Further iterations will, again, get the result to somewhere between these two figures.

This means that one LED will run at 23.8mA, and that 8 LEDs will run at 17.8mA each. That seems reasonable. I know that my LEDs are OK up to 30mA.

6a.2 When all the LEDs are (supposedly) off...

At very low currents, the voltage dropped by the diodes tails off markedly.

"Why is that a problem?"

If the voltage-droped from the diodes is too little, then the voltage across an LED pair may actually be enough to light them (even if it's with a very low current). In practice, this may only be a problem for high-efficiency LEDs, since they have a long tail at the bottom of their "Forward Current vs Forward Voltage" graphs. This means that at voltages well below their stated VF, they will still let some current through, and thus light the LED dimly.

Four diodes may not be enough to prevent a pair of high-efficiency LEDs from glowing.

Actually calculating wether LEDs will or won't work with this technique is tricky if you're just working from datasheets. They don't tend to give detail at the lower end of the "Forward Current vs Forward Voltage" graphs [I suspect that the standard-deviation down at these areas of the graph is quite wide, and that for most applications of the LEDs, the detail would be irrelevant]. It's a lot easier to just hook up a pair of LEDs and a few diodes and see if they glow.

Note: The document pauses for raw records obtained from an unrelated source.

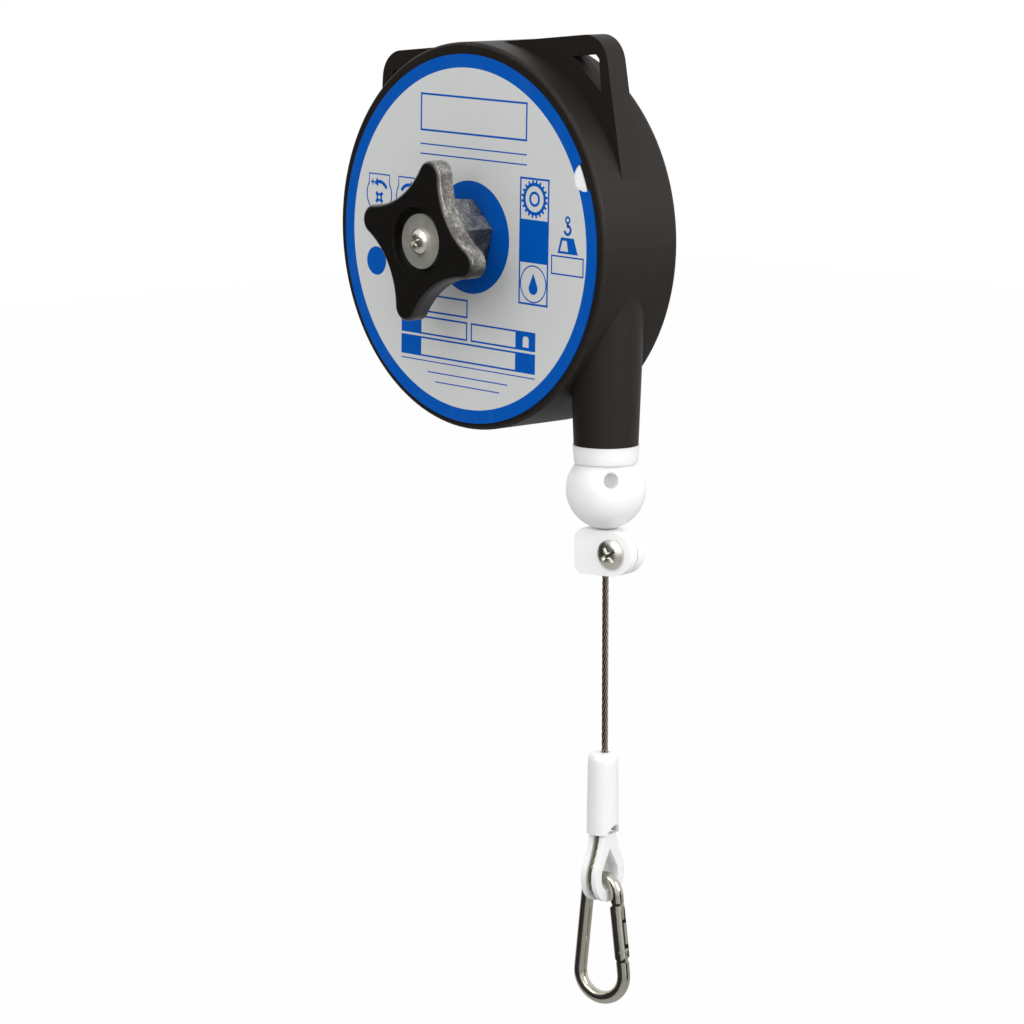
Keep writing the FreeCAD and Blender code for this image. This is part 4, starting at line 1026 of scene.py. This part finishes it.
class BALANCER_OT_stage(bpy.types.Operator):
    """Sets the floor, the soft lamps and the camera"""

    bl_idname = "balancer.set_stage"
    bl_label = "Set the studio"

    def execute(self, context):
        studio = context.scene.balancer_studio
        context.scene.view_settings.view_transform = "Standard"
        set_world(studio.ambient)
        floor = bpy.data.meshes.new("floor")
        corners = box_points(-FLOOR_REACH, -FLOOR_REACH, FLOOR_REACH, FLOOR_REACH)
        floor.from_pydata([(*corner, FLOOR_LEVEL) for corner in corners], [], [(0, 1, 2, 3)])
        add_piece("floor", floor, floor_finish())
        add_card("left_card", (-1.3, -0.2), (0.55, -1.3), -0.68, 0.50)
        add_card("right_card", (1.19, 0.15), (0.96, 0.72), -0.68, -0.02)
        middle = (0.0, -0.02, -0.06)
        add_lamp("key_lamp", (0.45, -1.05, 0.7), middle, (1.2, 1.2), studio.key)
        add_lamp("side_lamp", (1.05, 0.12, 0.38), middle, (0.45, 0.7), studio.fill)
        set_camera()
        return {"FINISHED"}


class BALANCER_PT_panel(bpy.types.Panel):
    """Lists the balancer's sizes, colours and steps"""

    bl_idname = "BALANCER_PT_panel"
    bl_label = "Tool Balancer"
    bl_space_type = "VIEW_3D"
    bl_region_type = "UI"
    bl_category = "Tool Balancer"

    def draw(self, context):
        for group in ("balancer_finishes", "balancer_label", "balancer_rope", "balancer_studio"):
            values = getattr(context.scene, group)
            box = self.layout.box()
            for name in values.__annotations__:
                box.prop(values, name)
        for step in STEPS:
            self.layout.operator(step.bl_idname)


GROUPS = {
    "balancer_finishes": BalancerFinishes,
    "balancer_label": BalancerLabel,
    "balancer_rope": BalancerRope,
    "balancer_studio": BalancerStudio,
}
STEPS = (
    BALANCER_OT_case,
    BALANCER_OT_knob,
    BALANCER_OT_white,
    BALANCER_OT_metal,
    BALANCER_OT_works,
    BALANCER_OT_label,
    BALANCER_OT_rope,
    BALANCER_OT_stage,
)


def register():
    """Adds the settings, steps and panel."""
    for kind in (*GROUPS.values(), *STEPS, BALANCER_PT_panel):
        bpy.utils.register_class(kind)
    for name, kind in GROUPS.items():
        setattr(bpy.types.Scene, name, PointerProperty(type=kind))


def unregister():
    """Takes them away again."""
    for name in GROUPS:
        delattr(bpy.types.Scene, name)
    for kind in (BALANCER_PT_panel, *reversed(STEPS), *reversed(tuple(GROUPS.values()))):
        bpy.utils.unregister_class(kind)


def main():
    """Runs every step in order."""
    register()
    bpy.ops.balancer.dress_case()
    bpy.ops.balancer.dress_knob()
    bpy.ops.balancer.dress_white()
    bpy.ops.balancer.dress_metal()
    bpy.ops.balancer.dress_works()
    bpy.ops.balancer.print_label()
    bpy.ops.balancer.lay_rope()
    bpy.ops.balancer.set_stage()


if __name__ == "__main__":
    main()
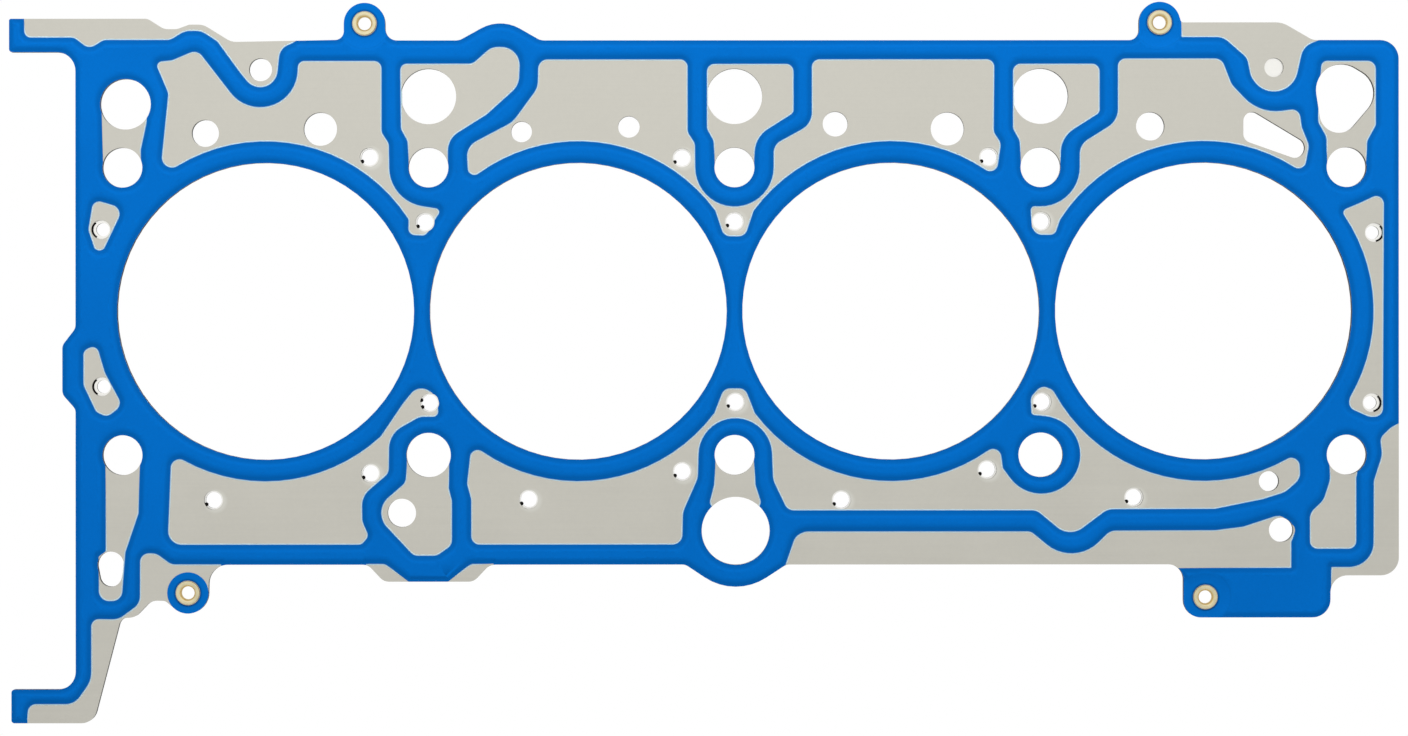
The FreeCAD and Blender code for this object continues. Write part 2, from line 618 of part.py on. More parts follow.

If the LEDs still glow with 4 diodes, try 6!

6b. Complications: Diode Power Dissipation

When selecting diodes, you're going to have to consider the power they can handle...

I originally wanted to use the BAV99 diodes (a pair of diodes in a single SOT-23 package), but it turns out this might not be a good idea... Here's why;

At 160mA, each diode in a BAV99 will drop 1.1v.

Power = IV, so the power being dissipated will be 1.1v * 160mA = 176mW per diode.

That's 352mW in the dual-diode package. That's too close to the datasheet's maximums, so I've had to opt for the BAS16s instead...

A BAS16 will drop 1.05v at 160mA, leading to 168mW being dissipated. My BAS16 datasheet says it's good for 350mW, so I should be OK.